Ao reuni-los numa única e ampla carta de intenções, no entanto, o documento avança sobre a
competência de várias áreas do
governo, além do Legislativo e
até do Judiciário. Essa desmedida atropela os trâmites democráticos e dificulta o encaminhamento de discussões específicas.
Se interessa ao governo, por
exemplo, encampar a cabível discussão sobre a descriminalização do aborto, compete-lhe mobilizar sua base e tentar aprovar
um projeto de lei no Congresso.
Agrupadas de forma indistinta,
com apelos vagos à mobilização
de diferentes esferas de governo,
tais iniciativas servem apenas
como uma compensação retórica a grupos de interesse específicos, muitos deles derrotados pelos fatos ou pelas escolhas políticas da administração petista.

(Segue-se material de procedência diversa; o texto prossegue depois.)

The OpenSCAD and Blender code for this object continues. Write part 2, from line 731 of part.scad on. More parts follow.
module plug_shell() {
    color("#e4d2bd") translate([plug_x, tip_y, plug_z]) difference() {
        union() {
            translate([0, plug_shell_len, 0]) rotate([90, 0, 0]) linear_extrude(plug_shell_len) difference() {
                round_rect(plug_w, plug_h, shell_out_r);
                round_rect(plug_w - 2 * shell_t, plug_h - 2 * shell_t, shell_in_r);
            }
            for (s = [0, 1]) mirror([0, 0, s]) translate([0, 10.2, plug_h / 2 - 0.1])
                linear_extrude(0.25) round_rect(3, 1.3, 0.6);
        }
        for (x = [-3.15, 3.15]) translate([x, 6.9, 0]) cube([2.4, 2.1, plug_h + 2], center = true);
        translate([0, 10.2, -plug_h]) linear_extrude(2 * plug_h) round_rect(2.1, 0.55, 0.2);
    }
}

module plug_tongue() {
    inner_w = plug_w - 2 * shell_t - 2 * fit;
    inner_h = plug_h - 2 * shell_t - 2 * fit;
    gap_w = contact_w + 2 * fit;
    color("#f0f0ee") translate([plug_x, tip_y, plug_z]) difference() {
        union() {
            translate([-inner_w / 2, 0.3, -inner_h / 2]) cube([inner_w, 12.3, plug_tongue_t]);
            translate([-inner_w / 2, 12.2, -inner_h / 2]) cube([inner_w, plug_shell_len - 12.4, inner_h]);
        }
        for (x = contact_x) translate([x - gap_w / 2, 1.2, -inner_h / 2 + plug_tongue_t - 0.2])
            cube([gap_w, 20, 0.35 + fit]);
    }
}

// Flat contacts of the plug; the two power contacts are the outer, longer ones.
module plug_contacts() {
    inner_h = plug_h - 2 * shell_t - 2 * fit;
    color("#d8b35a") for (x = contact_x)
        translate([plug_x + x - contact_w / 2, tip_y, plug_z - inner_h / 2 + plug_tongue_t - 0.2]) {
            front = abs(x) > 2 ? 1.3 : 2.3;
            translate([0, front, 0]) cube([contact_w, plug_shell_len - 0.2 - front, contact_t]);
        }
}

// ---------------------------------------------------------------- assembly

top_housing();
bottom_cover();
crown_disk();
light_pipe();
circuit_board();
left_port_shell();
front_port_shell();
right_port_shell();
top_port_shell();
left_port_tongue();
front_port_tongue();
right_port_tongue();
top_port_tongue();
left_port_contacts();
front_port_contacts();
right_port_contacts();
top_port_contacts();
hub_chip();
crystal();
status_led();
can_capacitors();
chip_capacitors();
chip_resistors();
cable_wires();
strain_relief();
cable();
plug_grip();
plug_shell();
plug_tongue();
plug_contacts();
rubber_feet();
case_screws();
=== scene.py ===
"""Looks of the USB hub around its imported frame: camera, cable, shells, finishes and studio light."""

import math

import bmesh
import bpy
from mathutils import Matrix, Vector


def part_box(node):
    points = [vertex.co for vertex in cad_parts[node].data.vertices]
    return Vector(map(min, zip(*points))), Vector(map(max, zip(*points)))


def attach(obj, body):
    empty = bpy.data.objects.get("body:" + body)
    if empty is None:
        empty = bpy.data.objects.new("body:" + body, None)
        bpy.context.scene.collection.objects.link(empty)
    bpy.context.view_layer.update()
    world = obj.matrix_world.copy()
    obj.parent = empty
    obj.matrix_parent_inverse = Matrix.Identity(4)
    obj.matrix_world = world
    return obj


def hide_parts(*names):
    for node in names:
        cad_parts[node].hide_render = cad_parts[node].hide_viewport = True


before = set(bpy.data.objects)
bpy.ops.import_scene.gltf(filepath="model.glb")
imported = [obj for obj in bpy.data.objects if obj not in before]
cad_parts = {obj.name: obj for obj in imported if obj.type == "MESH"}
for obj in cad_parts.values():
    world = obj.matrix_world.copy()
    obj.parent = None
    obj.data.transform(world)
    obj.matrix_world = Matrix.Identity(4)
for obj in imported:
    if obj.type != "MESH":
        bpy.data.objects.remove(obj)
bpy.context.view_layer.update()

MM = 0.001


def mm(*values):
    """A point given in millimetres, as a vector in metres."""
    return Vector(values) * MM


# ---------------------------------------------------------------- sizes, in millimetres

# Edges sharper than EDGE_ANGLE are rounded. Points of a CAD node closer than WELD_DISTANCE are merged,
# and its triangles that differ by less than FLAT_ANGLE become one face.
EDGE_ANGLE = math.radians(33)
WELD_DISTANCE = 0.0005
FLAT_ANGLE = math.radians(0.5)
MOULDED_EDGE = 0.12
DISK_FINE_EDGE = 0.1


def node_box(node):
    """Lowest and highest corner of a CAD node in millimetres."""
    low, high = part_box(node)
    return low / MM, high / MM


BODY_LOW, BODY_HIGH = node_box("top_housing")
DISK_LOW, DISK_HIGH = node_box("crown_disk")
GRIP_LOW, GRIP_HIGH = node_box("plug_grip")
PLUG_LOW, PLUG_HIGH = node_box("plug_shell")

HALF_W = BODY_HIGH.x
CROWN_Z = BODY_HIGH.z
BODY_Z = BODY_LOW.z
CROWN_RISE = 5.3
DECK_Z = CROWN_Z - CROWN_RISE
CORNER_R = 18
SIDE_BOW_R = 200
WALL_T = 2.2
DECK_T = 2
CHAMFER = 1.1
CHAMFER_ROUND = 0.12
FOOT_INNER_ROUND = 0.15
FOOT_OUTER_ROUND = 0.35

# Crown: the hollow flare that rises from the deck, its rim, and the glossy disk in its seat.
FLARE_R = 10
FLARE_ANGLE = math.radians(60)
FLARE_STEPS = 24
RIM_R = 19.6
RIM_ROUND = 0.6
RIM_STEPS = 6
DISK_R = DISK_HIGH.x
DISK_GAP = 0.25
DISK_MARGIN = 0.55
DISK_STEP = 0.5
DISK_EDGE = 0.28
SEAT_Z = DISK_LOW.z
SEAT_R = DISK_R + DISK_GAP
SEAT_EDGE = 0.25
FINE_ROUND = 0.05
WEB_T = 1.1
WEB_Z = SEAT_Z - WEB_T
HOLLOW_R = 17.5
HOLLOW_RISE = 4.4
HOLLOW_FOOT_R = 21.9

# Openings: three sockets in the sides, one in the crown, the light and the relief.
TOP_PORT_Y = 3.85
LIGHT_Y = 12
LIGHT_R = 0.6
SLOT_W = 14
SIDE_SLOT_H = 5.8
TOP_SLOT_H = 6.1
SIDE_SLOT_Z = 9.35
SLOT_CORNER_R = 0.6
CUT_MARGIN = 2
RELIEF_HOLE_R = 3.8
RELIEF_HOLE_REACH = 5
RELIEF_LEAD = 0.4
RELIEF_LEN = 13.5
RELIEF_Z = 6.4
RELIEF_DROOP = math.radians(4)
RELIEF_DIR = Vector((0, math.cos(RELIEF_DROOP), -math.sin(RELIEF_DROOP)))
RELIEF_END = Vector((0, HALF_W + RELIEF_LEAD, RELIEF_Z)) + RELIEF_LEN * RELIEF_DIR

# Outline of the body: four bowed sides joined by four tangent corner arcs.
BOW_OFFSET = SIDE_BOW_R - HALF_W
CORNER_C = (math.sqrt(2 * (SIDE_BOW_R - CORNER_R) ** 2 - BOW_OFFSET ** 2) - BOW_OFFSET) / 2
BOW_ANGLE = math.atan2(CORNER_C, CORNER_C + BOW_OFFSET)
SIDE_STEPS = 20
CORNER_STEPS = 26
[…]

Ao mesmo tempo em que cabe
ao governo apresentar com clareza suas opções e usar as vias
políticas adequadas para tentar
aprová-las, não se justifica o uso
oportunista de posições de Estado para ditar programas que, na
sociedade civil, estão longe de
angariar consenso. Como tem sido típico no governo Lula, confunde-se, mais uma vez, a lógica
militante de partidos, sindicatos
e ONGs com a ética da responsabilidade, que deveria prevalecer
no trato da coisa pública.
Revive-se, em microcosmo,
uma das piores tradições do esquerdismo, derrotada no decurso do século passado. Um grupo
diminuto se elege senhor da razão e da história e se julga no direito de impingir suas posições à
população.
Tais investidas terão escassa,
para não dizer nenhuma, consequência prática, e esse não deixa
de ser um indicador de que a sociedade brasileira amadureceu.